The more consequential part of REALLY’s launch may be the infrastructure claim behind it.
Because REALLY is itself a carrier, the company says Clone can operate with access to Customer Proprietary Network Information, or CPNI, the regulated carrier data that includes call history, calling patterns, location, and communication behavior. By law, that data sits with the carrier. REALLY argues that this gives its AI a context layer that app-based competitors may struggle to replicate through APIs alone.
Most importantly, Lyons said, REALLY’s BSS and OSS platform was written clean, rather than restructured around legacy code.
“We didn’t arrive at AI by modernizing old systems,” Lyons said. “We built this from scratch - no legacy code, no inherited billing systems, and no technical debt from the 1990s - so it’s the same end-user experience without the backend baggage.”
Lyons is not new to building in regulated, consumer-facing categories. Before REALLY, he launched The Zebra, an insurance comparison platform launched in 2012 that later reached unicorn status.
He founded REALLY in 2022, shifting into telecom with a similarly infrastructure-heavy thesis: that a stale, tightly controlled industry could be rebuilt around a better user experience and a more modern technical foundation.
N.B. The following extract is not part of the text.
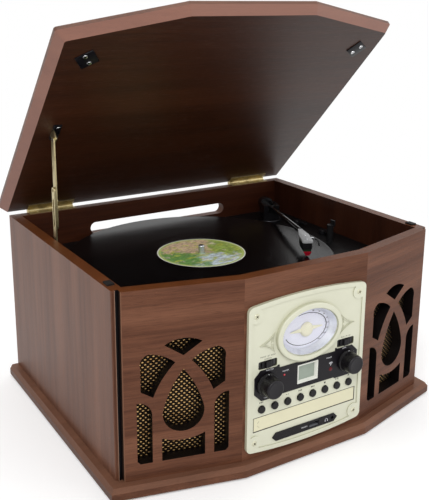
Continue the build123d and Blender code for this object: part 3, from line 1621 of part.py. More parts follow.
# ---------------------------------------------------------------- inside and rear
board_y = back_y - board_from_back - board_width / 2
board_top = cabinet_bottom + board_lift + board_thickness
with BuildPart() as main_board:
    with BuildSketch(Plane.XY.offset(board_top)):
        with Locations((board_x, board_y)):
            Rectangle(board_length, board_width)
    extrude(amount=-board_thickness)
    with BuildSketch(Plane.XY.offset(cabinet_bottom)):
        with Locations((board_x, board_y)):
            with GridLocations(board_length - 2 * standoff_inset, board_width - 2 * standoff_inset, 2, 2):
                Circle(standoff_radius)
    extrude(amount=board_lift)
    with BuildSketch(Plane.XY.offset(board_top)):
        with Locations((board_x - chip_pitch, board_y - chip_pitch / 2)):
            with GridLocations(chip_pitch, chip_pitch, 3, 2):
                Rectangle(chip_side, chip_side)
    extrude(amount=chip_height)
    with BuildSketch(Plane.XY.offset(board_top)):
        with Locations((board_x + board_length / 4, board_y - chip_pitch / 2)):
            with GridLocations(chip_pitch, chip_pitch, 2, 2):
                Circle(capacitor_radius)
    extrude(amount=capacitor_height)
    with BuildSketch(Plane.XY.offset(board_top)):
        with Locations((board_x, board_y + board_width / 3)):
            Rectangle(heatsink_length, heatsink_width)
    extrude(amount=heatsink_base)
    with BuildSketch(Plane.XY.offset(board_top)):
        with Locations((board_x, board_y + board_width / 3)):
            with GridLocations(heatsink_fin_pitch, 0, int(heatsink_length / heatsink_fin_pitch), 1):
                Rectangle(heatsink_fin, heatsink_width)
    extrude(amount=heatsink_height)
pieces["main_board"] = main_board

with BuildPart() as power_transformer:
    with BuildSketch(Plane.XY.offset(cabinet_bottom)):
        with Locations((transformer_x, back_y - transformer_from_back)):
            Rectangle(transformer_length, transformer_width)
    extrude(amount=transformer_height)
    chamfer(power_transformer.edges().group_by(Axis.Z)[-1], length=transformer_chamfer)
    with BuildSketch(Plane.XY.offset(cabinet_bottom)):
        with Locations((transformer_x, back_y - transformer_from_back)):
            Rectangle(transformer_length + 2 * transformer_lug, transformer_width / 2)
    extrude(amount=transformer_lug_thickness)
pieces["power_transformer"] = power_transformer

socket_start = terminal_x - 1.5 * phono_spacing
with BuildPart() as rear_terminal_plate:
    with BuildSketch(rear_plane):
        with Locations((-terminal_x, terminal_z)):
            RectangleRounded(terminal_width, terminal_height, terminal_corner)
    extrude(amount=terminal_thickness)
    with BuildSketch(rear_plane):
        with Locations((-terminal_x, terminal_z)):
            Rectangle(terminal_hole_width - 2 * deck_clearance, terminal_hole_height - 2 * deck_clearance)
    extrude(amount=-panel_thickness)
    socket_face = rear_plane.offset(terminal_thickness)
    socket_places = [(-socket_start - phono_spacing * index, terminal_z) for index in range(2)]
    gland_place = (-socket_start - phono_spacing * 3, terminal_z)
    with BuildSketch(socket_face):
        with Locations(*socket_places):
            Circle(phono_radius)
    extrude(amount=phono_length)
    with BuildSketch(socket_face.offset(phono_length)):
        with Locations(*socket_places):
            Circle(phono_bore_radius)
    extrude(amount=-phono_length - terminal_thickness, mode=Mode.SUBTRACT)
    with BuildSketch(socket_face):
        with Locations(gland_place):
            Circle(gland_radius)
    extrude(amount=gland_length, taper=8)
    with BuildSketch(socket_face.offset(gland_length)):
        with Locations(gland_place):
            Circle(gland_bore_radius)
    extrude(amount=-gland_length - terminal_thickness - panel_thickness, mode=Mode.SUBTRACT)
pieces["rear_terminal_plate"] = rear_terminal_plate

os.makedirs("parts", exist_ok=True)
for name, piece in pieces.items():
    piece.part.label = name
    export_step(piece.part, f"parts/{name}.step")
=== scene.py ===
"""Looks of the stereo music centre: its finishes, its finer pieces, the studio and the camera."""

import json
import math

import bmesh
import bpy
from bmesh.types import BMEdge, BMFace, BMVert
from mathutils import Matrix, Vector

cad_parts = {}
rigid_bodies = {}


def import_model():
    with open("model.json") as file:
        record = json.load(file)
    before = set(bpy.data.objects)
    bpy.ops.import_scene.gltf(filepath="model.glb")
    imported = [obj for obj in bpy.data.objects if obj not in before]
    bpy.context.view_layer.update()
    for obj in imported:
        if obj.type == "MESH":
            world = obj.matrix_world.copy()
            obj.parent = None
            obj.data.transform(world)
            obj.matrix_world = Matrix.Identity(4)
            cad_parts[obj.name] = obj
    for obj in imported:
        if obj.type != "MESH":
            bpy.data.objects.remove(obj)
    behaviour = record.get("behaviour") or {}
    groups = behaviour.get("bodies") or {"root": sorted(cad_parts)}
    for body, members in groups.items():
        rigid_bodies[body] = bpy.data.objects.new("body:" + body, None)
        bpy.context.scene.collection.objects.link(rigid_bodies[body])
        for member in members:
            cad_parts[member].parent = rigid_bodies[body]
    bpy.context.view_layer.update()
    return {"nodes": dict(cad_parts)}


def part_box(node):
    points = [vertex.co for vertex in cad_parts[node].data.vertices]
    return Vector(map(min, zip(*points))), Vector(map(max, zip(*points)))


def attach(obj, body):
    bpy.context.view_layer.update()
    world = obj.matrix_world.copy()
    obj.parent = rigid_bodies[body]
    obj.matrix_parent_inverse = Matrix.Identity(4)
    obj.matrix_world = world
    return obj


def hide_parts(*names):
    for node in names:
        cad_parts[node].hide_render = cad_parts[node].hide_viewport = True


for leftover in list(bpy.data.objects):
    bpy.data.objects.remove(leftover, do_unlink=True)
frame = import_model()

bl_info = {
    "name": "Stereo Music Centre",
    "version": (1, 0, 0),
    "blender": (4, 5, 0),
    "location": "3D View > Sidebar > Music Centre",
    "description": "Dresses the packed stereo music centre with its finishes and fine pieces",
    "category": "Add Mesh",
}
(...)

REALLY says its architecture was designed so subscriber data would be separated from personal identity, and that CPNI is never sold to third parties or shared with advertisers. In the company’s announcement of Clone, REALLY describes this sequencing as deliberate: privacy first, then intelligence.
That framing is also part of a broader competitive thesis. REALLY is not presenting Clone as just another AI feature for telecom subscribers. It is suggesting that telecom itself may be an underappreciated AI infrastructure layer.
Unlike cloud software companies building voice products on top of existing communications rails, a carrier has direct control over the number, the routing layer, the network context, and the protected data environment around the call. The company’s earlier materials make that point explicitly, arguing that no third-party voice assistant can fully replicate a carrier-native product if it does not own the underlying number or network relationship.
REALLY says it currently serves thousands of monthly subscribers and is targeting one million by 2027. The company is backed by Floodgate and Moonshots Capital, among other investors. The company also says its broader network strategy includes both T-Mobile’s nationwide 5G footprint and its own DeWi infrastructure, with satellite-based extended coverage partnerships under exploration.